The other is alos a cleric/fighter hybrid but he uses polearm and is more cleric than fighter he is life domain and is Eldritch knight yet again he is support and loves the role because he can fight melee he can summon or cast damaging spells buff etc but he does not focus on healing when he does heal he is the most effective.

Then they have a ranger has cure wounds used it once to save someone about to die normally slots are used on Hunters Mark
 

Tony Vargas

Legend
5e allows for "healing surges" too. It's just retooled as spending hit dice during short rests.

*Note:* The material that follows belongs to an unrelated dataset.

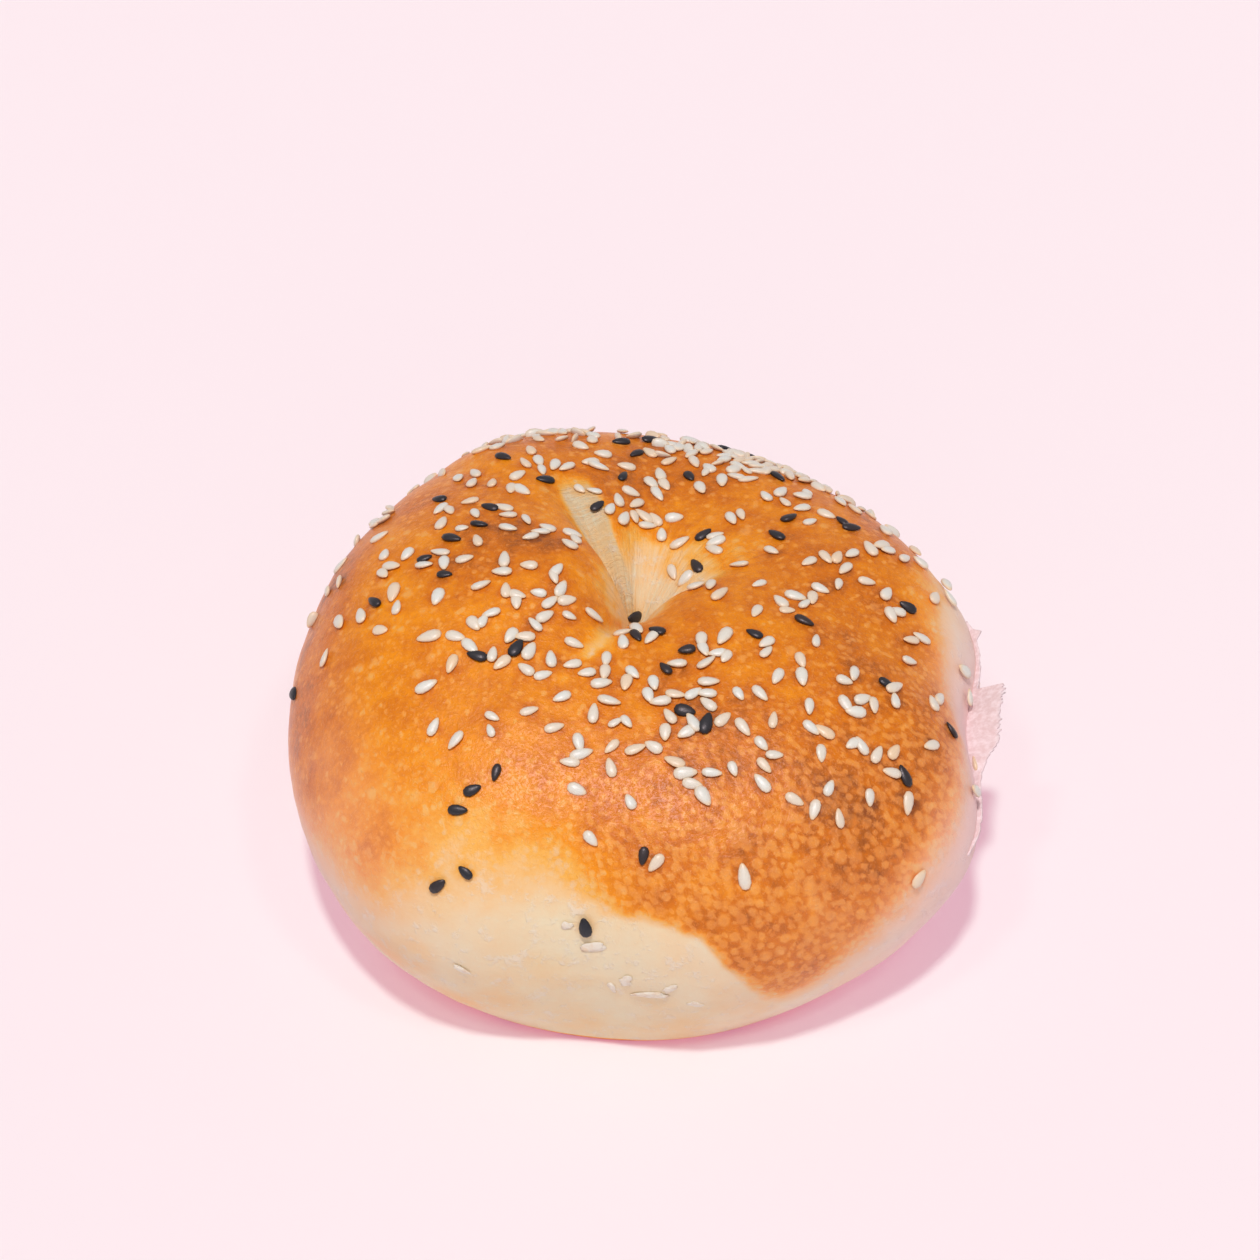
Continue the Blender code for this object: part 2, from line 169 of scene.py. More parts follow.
@dataclass(frozen=True)
class Ring:
    """The form of the bagel: a ring of dough, with a dimple where its hole has closed."""

    centre: tuple[float, float] = (-1.8 * MM, -5.4 * MM)
    widest_radius: float = 57.0 * MM
    widest_height: float = 23.4 * MM
    crest_height: float = 50.5 * MM
    base_radius: float = 43.0 * MM
    crown_fullness: float = 2.29
    belly_fullness: float = 1.51
    outline_waves: Waves = (
        (1, 1.1 * MM, 2.8 * MM), (2, 1.0 * MM, -0.5 * MM), (3, 1.5 * MM, -1.4 * MM), (4, 0.1 * MM, -0.2 * MM),
    )
    crest_waves: Waves = ((1, -2.3 * MM, -1.4 * MM), (2, 1.6 * MM, -1.0 * MM))
    widest_height_waves: Waves = ((1, 0.2 * MM, 3.0 * MM),)
    saddle_azimuth: float = 84.0
    saddle_width: float = 22.0
    saddle_depth: float = 1.3 * MM
    pressed_sides: Bells = ((-4.9, 14.8, 6.8 * MM), (260.0, 18.4, 4.8 * MM))
    navel: tuple[float, float, float] = (0.0, 8.0 * MM, 35.0 * MM)
    funnel_radius: float = 21.0 * MM
    lobe_radius: float = 12.5 * MM
    lobe_roundness: float = 0.6
    funnel_start: float = 14.0
    funnel_start_blur: float = 11.0
    funnel_end: float = 126.0
    funnel_end_blur: float = 4.5
    fold_azimuth: float = 117.0
    fold_width: float = 8.0
    fold_depth: float = 2.0 * MM
    fold_start: float = 0.35
    fold_end: float = 1.30
    fold_fade: float = 0.45
    ridge_azimuth: float = 98.0
    ridge_width: float = 9.0
    ridge_rise: float = 0.9 * MM
    crease_azimuth: float = 249.0
    crease_width: float = 12.0
    crease_depth: float = 2.4 * MM
    crease_start: float = 0.3
    crease_end: float = 1.12
    crease_fade: float = 0.5
    under_dimple_radius: float = 13.0 * MM
    under_dimple_depth: float = 3.5 * MM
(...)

No value during combat but it includes a lot of healing.
"Value during combat" is not to be dismissed lightly. ;) And any character getting enough HD healing to approximately heal from 0-full, once, is a different "lot of healing" than a range of more 'fragile' characters being able to do so ~1.5x (6 surges) to tougher defenders being able to do so 2-3 or more times (8-12 surges +).

Right now (in 5E) we have a dwarven (drunk) life cleric and he does a great job.

However, there was a time in 4E, before we were joined by a cleric when we ran with only me as warlord and a tactical one at that. Fun times.....
And the Warlord filled the same formal 'role' as the Cleric, anyway, even with the Tactical build.

In a 4e game, battle healing is practically an essential part of the process. Less so with the others editions, IMXP.
Healing in-combat has always been essential in longer (in rounds) and/or more challenging combats. It's just a matter of style how many long/challenging combats you face.

3e-5e have had encounter guidelines, but you could always deviate from them.

Since 3e, there have been resources (WoCLW, Surges, HD) that are more for between-combat healing without consuming spells slots. That reduces the overall healing burden, giving the cleric (or other support caster) a freer hand with his slots, but doesn't eliminate the need for one.